UPDATED: Man found dead inside burning mobile home near Monrovia

MONROVIA — A 58-year-old chef died Saturday in a fire that destroyed his mobile home in an unincorporated county area near Monrovia, authorities and neighbors said.
Officials did not release the dead man’s name pending positive identification and confirmation that his family had been notified.
The fire was first reported at 8:46 a.m. at a mobile home park in the 2500 block of South Peck Road, Los Angeles County Fire Department Dispatch Supervisor Cheryl Sims said.
Prior to firefighter’s arrival, neighbors did what they could to help, officials said.

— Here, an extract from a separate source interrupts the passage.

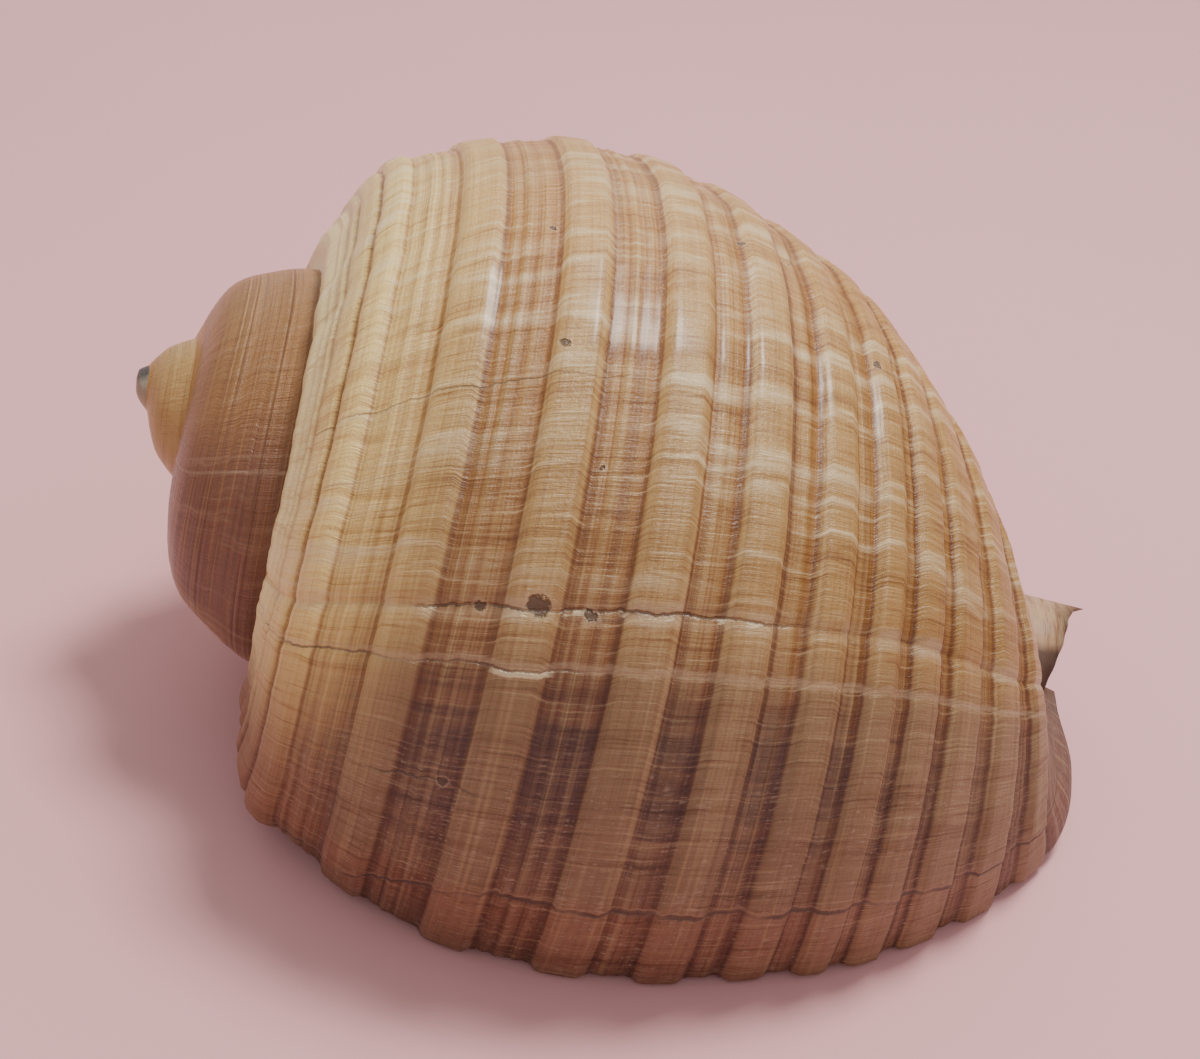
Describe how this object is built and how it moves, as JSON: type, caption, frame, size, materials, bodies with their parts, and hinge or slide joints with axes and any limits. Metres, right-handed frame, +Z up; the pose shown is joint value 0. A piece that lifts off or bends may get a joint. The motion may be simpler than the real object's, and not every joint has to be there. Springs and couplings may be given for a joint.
{
  "type": "tun shell",
  "caption": "Large globose sea snail shell with a low spire, broad flat spiral ribs, a wide aperture and a short siphonal beak, lying aperture down; worn, with repaired growth breaks",
  "frame": {"origin": "middle of the bounding box's underside, on the surface that the shell lies on", "axes": "+Z up; the coil axis runs from the apex towards the siphonal end along +X, dipping 13 degrees; the outer lip is on the -Y side and underneath"},
  "size_m": [0.172, 0.1334, 0.1071],
  "materials": {
    "shell": "satin"
  },
  "bodies": {
    "root": {"shell": "shell"}
  },
  "joints": []
}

“There were residents on the street that were initially trying to knock it down themselves,” Los Angeles Fire Department Capt. Larry Burke said.
But the garden hoses and handheld fire extinguishers did little to combat the fire, which fully engulfed the mobile home when firefighters arrived, according to fire and sheriff’s officials.
While it was not immediately clear on arrival whether anyone was inside the burning mobile home, neighbor’s informed firefighters that the occupant’s vehicle was present in the parking lot and he was “unaccounted for,” Burke said.
So firefighters began searching the mobile home as they worked to extinguish the flames, he said. The body as discovered in the rear portion of the mobile home.
It took firefighters about 15 minutes to extinguish the fire, which did not spread to any other units.
The cause of the fire was being investigated by fire department arson investigators, Los Angeles County sheriff’s arson investigators and the Sheriff’s Homicide Bureau, sheriff’s Sgt. Abel Moreno said.
Sergio Aranda, the manager of the mobile home park, said the resident had lived in the complex for more than five years, but had moved between mobile homes within the park several months ago.
The man lived alone remained very close with his mother and step-father, Aranda said. “He worried about them.”
“He would keep to himself,” Aranda said. “He was nice.”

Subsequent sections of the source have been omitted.